The Rainbow at the End of the Line - A PPAD Formulation of the Colorful Carathéodory Theorem with Applications

Let $C_1,...,C_{d+1}$ be $d+1$ point sets in $\mathbb{R}^d$, each containing the origin in its convex hull. A subset $C$ of $\bigcup_{i=1}^{d+1} C_i$ is called a colorful choice (or rainbow) for $C_1, \dots, C_{d+1}$, if it contains exactly one point from each set $C_i$. The colorful Carath\'eodory theorem states that there always exists a colorful choice for $C_1,\dots,C_{d+1}$ that has the origin in its convex hull. This theorem is very general and can be used to prove several other existence theorems in high-dimensional discrete geometry, such as the centerpoint theorem or Tverberg's theorem.

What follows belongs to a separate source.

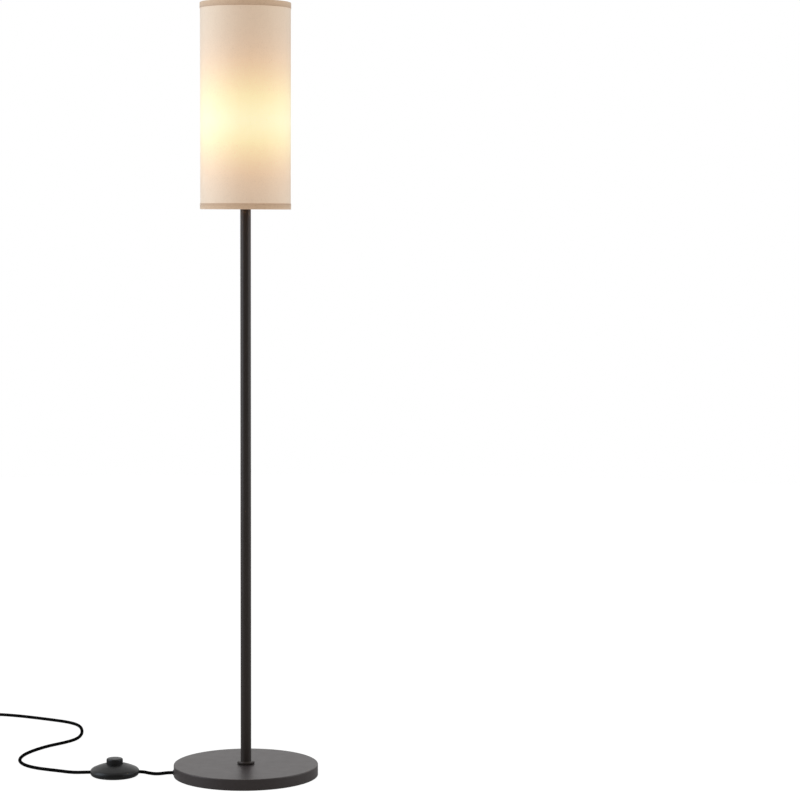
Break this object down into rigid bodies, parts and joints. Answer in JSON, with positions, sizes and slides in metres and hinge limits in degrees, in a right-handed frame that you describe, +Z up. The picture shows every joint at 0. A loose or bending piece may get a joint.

The colorful Carath\'eodory problem (CCP) is the computational problem of finding such a colorful choice. Despite several efforts in the past, the computational complexity of CCP in arbitrary dimension is still open. We show that CCP lies in the intersection of the complexity classes PPAD and PLS. This makes it one of the few geometric problems in PPAD and PLS that are not known to be solvable in polynomial time. Moreover, it implies that the problem of computing centerpoints, computing Tverberg partitions, and computing points with large simplicial depth is contained in $\text{PPAD} \cap \text{PLS}$. This is the first nontrivial upper bound on the complexity of these problems. Finally, we show that our PPAD formulation leads to a polynomial-time algorithm for a special case of CCP in which we have only two color classes $C_1$ and $C_2$ in $d$ dimensions, each with the origin in its convex hull, and we would like to find a set with half the points from each color class that contains the origin in its convex hull.